You might want to take a look at https://poetry.eustace.io/docs/basic-usage/#poetry-and-virtualenvs

Basically, if you want to use a Python 2.7 virtualenv you will have to create it yourself using pew, virtualenv or even pyenv.

This is due to the fact that poetry, being a Python 3 only library, uses the venv module to create virtualenvs which will use the Python version for which poetry has been installed.

So you will be able to manage your Python 2.7 project with poetry but it won't be able to automatically create the virtualenv.

@sdispater Does that mean I need to activate my virtualenv manually when I want to use poetry? I really want to avoid that. What if I create the virtualenv at ~/.cache/pypoetry/virtualenvs/{project}-3.6? Will that trick poetry into using my 2.7 virtualenv?

Could poetry instead use command line tools to create the virtualenv, so it could natively support managing python 2 virtualenvs, if specifying something like --python2 on the command line when setting up a virtualenv?

(or adding a setting to pyproject.toml perhaps)

I agree this is not ideal. But, for now anyway, there is no way around it.

However, I strongly suggest to use pyenv to create your virtualenv for Python 2.7 since you can then make it activate a virtualenv automatically when you are in your project's directory. This will remove the pain of activating it manually while still being able to use poetry.

I will keep that in mind, and if I can come up with a satisfying solution to this problem I will integarte it into poetry.

@sdispater Could poetry shell out to CLI tools running different versions of Python instead of using the venv package directly in-process? This seems like a pretty standard way to do it that other tools use (like mkvirtualenv).

btw, it seems that creating a python2.7-based virtualenv at ~/.cache/pypoetry/virtualenvs/project-py3.6 works fine; poetry seems to be using the python version from that virtualenv so everything is natively python2.7 inside. The only issue I've run into is the creation of the virtualenv.

@radix Why would poetry use an external dependency while there is a perfectly functional module in the standard library?

I perfectly understand what you are saying, believe me, but I don't want to bloat the CLI with options like --python, --three, --two like pipenv because it is a pain to maintain and each developer has its own way of managing its Python versions.

poetry behaves a lot like bundler in Ruby in the sense that it will use whatever Python version it has been installed for (or the virtualenv one if it's activated).

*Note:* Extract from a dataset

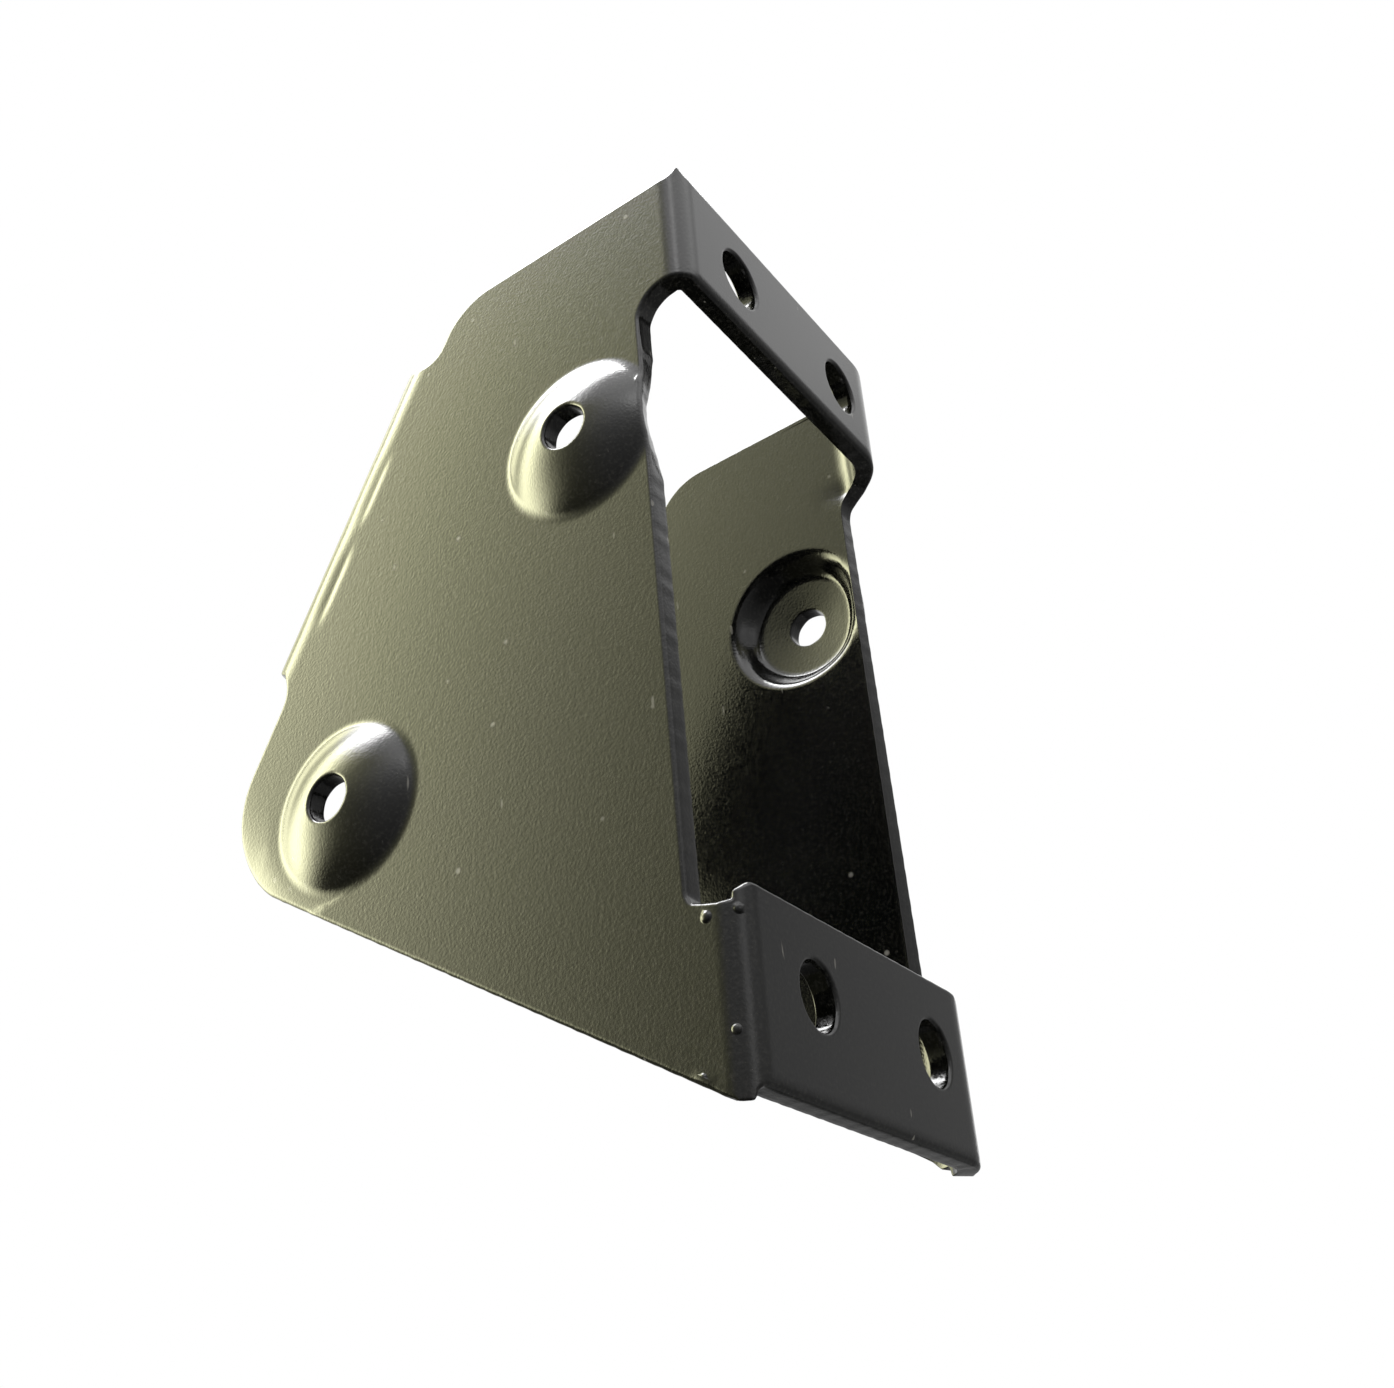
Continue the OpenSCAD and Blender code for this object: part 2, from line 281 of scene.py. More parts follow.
@dataclass(frozen=True)
class Seat:
    """One domed screw seat: its place on a wall and the two faces of its dome, in millimetres."""

    y: float
    z: float
    r: float = 10.4
    h: float = 3.3
    foot: float = 2.2
    hollow_r: float = 9.4
    floor_r: float = 7.4
    floor_fall: float = 0.6
    floor_power: float = 1.3
    floor_round: float = 0.7
    lip_round: float = 1.2
    hole_r: float = 2.6

    def outer(self, r: Array) -> Array:
        """Height of the outer face: a sphere that runs tangent into a round foot.

        The angle where they meet is twice the arc tangent of h / r, so that the sphere reaches h in the
        middle and the foot runs level with the wall at r.

        Args:
            r: Distances from the middle.

        Returns:
            The heights.
        """
        angle = 2 * np.arctan(self.h / self.r)
        sphere = self.r / np.sin(angle) - self.foot
        meet = sphere * np.sin(angle)
        crown = self.h - sphere + np.sqrt(np.maximum(sphere**2 - r**2, 0.0))
        foot = self.foot - np.sqrt(np.maximum(self.foot**2 - np.clip(self.r - r, 0, self.foot) ** 2, 0.0))
        return np.where(r < meet, crown, foot)

    def inner(self, r: Array) -> Array:
        """Depth of the hollow behind it: a round lip, a short steep cone and a nearly flat floor.

        The floor falls by floor_fall times (r / floor_r) to the power floor_power, and the cone runs from
        the floor's edge to no depth at hollow_r. Soft minima and maxima round the joins.

        Args:
            r: Distances from the middle.

        Returns:
            The depths.
        """
        cone = (self.hollow_r - r) * (self.h - self.floor_fall) / (self.hollow_r - self.floor_r)
        floor = self.h - self.floor_fall * (r / self.floor_r) ** self.floor_power
        return soft_max(soft_min(cone, floor, self.floor_round), np.zeros_like(r), self.lip_round)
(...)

That's why I am currently working on making poetry compatible with Python 2.7 (which in this case will use virtualenv management tool like virtualenv) so that if you have a Python 2.7-only project you would just have to install poetry for Python 2.7 and it would behave like expected.

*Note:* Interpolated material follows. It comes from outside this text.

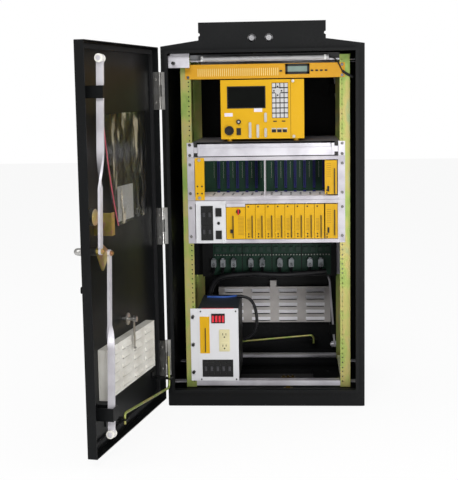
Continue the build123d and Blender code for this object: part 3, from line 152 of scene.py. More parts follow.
def moulded(name, colour, roughness, grain=900.0, shift=0.12):
    """Moulded plastic or rubber: fine grain, and a colour that wanders a little."""
    dark = tuple(c * (1 - shift) for c in colour[:3]) + (1,)
    light = tuple(min(1, c * (1 + shift)) for c in colour[:3]) + (1,)
    return finish(
        name,
        Base_Color=lambda s: s.noise(22).band(0.3, 0.7).blend(dark, light),
        Roughness=lambda s: s.noise(60) * 0.16 + (roughness - 0.08),
        Normal=lambda s: s.noise(grain, 3).bump(0.25, 0.0002),
        Specular_IOR_Level=0.25,
    )


def lead(name, radius, body, material, *routes):
    """Round leads along smooth curves through their routes, whose points are in millimetres."""
    curve = bpy.data.curves.new(name, "CURVE")
    curve.dimensions = "3D"
    curve.bevel_depth = radius / 1000
    curve.bevel_resolution = 5
    curve.use_fill_caps = True
    curve.resolution_u = 10
    curve.materials.append(material)
    for route in routes:
        spline = curve.splines.new("NURBS")
        spline.points.add(len(route) - 1)
        for point, (x, y, z) in zip(spline.points, route):
            point.co = (x / 1000, y / 1000, z / 1000, 1)
        spline.order_u = 3
        spline.use_endpoint_u = True
    bent = bpy.data.objects.new(name, curve)
    bpy.context.scene.collection.objects.link(bent)
    view = bpy.context.evaluated_depsgraph_get()
    mesh = bpy.data.meshes.new_from_object(bent.evaluated_get(view))
    bpy.data.objects.remove(bent)
    made = bpy.data.objects.new(name, mesh)
    bpy.context.scene.collection.objects.link(made)
    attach(made, body)
    return made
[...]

Supporting poetry running on python 2.7 would be excellent. It would mirror how cargo works as well. Do you have any list of work that needs to be done that maybe I could help with?

Just for argument's sake, I think the answer to your first question is very clear: because it would enable more use cases. I personally never want to activate a virtualenv again in my life. It's one of the worst parts of Python development. I never even want to be at risk of mutating my virtualenv in a way that isn't tracked in a .toml or .lock file. So I want to make sure I use a tool that can take care of it entirely for me and isolate me from the environment.

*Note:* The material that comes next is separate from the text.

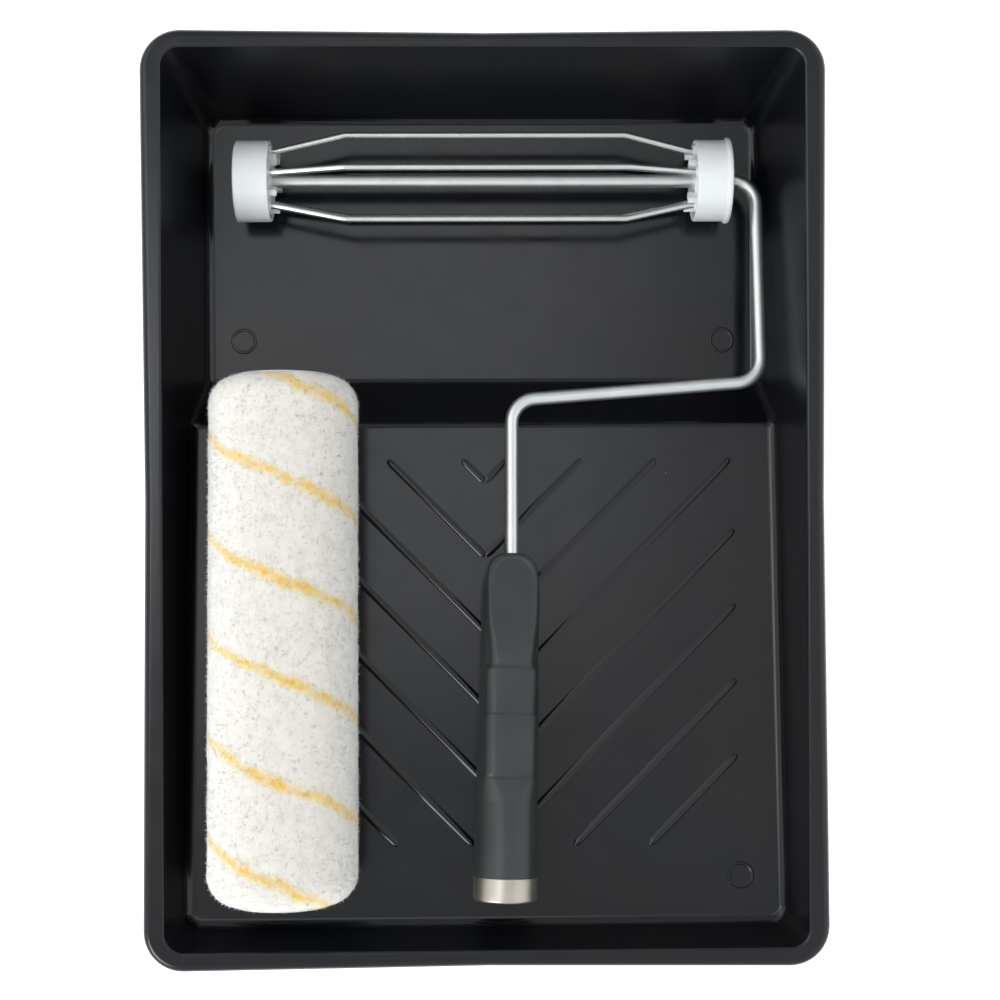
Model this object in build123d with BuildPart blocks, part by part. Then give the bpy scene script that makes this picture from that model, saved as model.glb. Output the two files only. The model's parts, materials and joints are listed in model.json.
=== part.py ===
# Paint tray set: a moulded tray, a five-wire cage roller frame lying in it, and a loose sleeve.
# Millimetres. +Z is up, +X runs across the tray, +Y runs towards its deep well.
# The origin is under the middle of the tray, on the surface that the tray stands on.
from build123d import *
import os
from math import atan, cos, radians, sin

# Tray
TRAY_WIDTH = 292.4
TRAY_LENGTH = 400.0
SIDE_DRAW = 1.7
END_DRAW = 1.5
RIM_HEIGHT = 70.0
RIM_CORNER_RADIUS = 17.0
RIM_EDGE_RADIUS = 3.2
INNER_EDGE_RADIUS = 1.2
SKIRT_DEPTH = 9.0
SKIRT_THICKNESS = 1.8
TRAY_WALL = 2.0
MOUTH_DEEP_END = 192.0
MOUTH_SHALLOW_END = -191.4
MOUTH_HALF_WIDTH = 136.9
FLOOR_HALF_WIDTH = 127.0
WELL_END = 176.0
WELL_START = 54.5
RAMP_TOP = (33.5, 28.0)
RAMP_FOOT = (-187.6, 40.0)
CORNER_RADIUS = 8.0
FLOOR_RADIUS = 4.5
STEP_RADIUS = 4.0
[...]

However, the suggestion of having poetry actually run on python 2.7 would be a good alternative to supporting arguments like --two. So I'm happy as long as that's eventually possible :)

To support 2.7, there is a bunch of things to do:

  • Changing type annotations to Python 2.7-compatible ones
  • Adapting any non-compatible code (which can be quite complex)
  • Handling unicode problems that might occur

@radix Just to keep you posted.

The Python 2.7 support is coming along quite well. The only part remaining is the packaging/building part the rest is already supported (project creation and dependency installation).

So, expect full Python 2.7 support sometime next week :-)

Thanks so much for the Python 2.7 support, I've verified it works!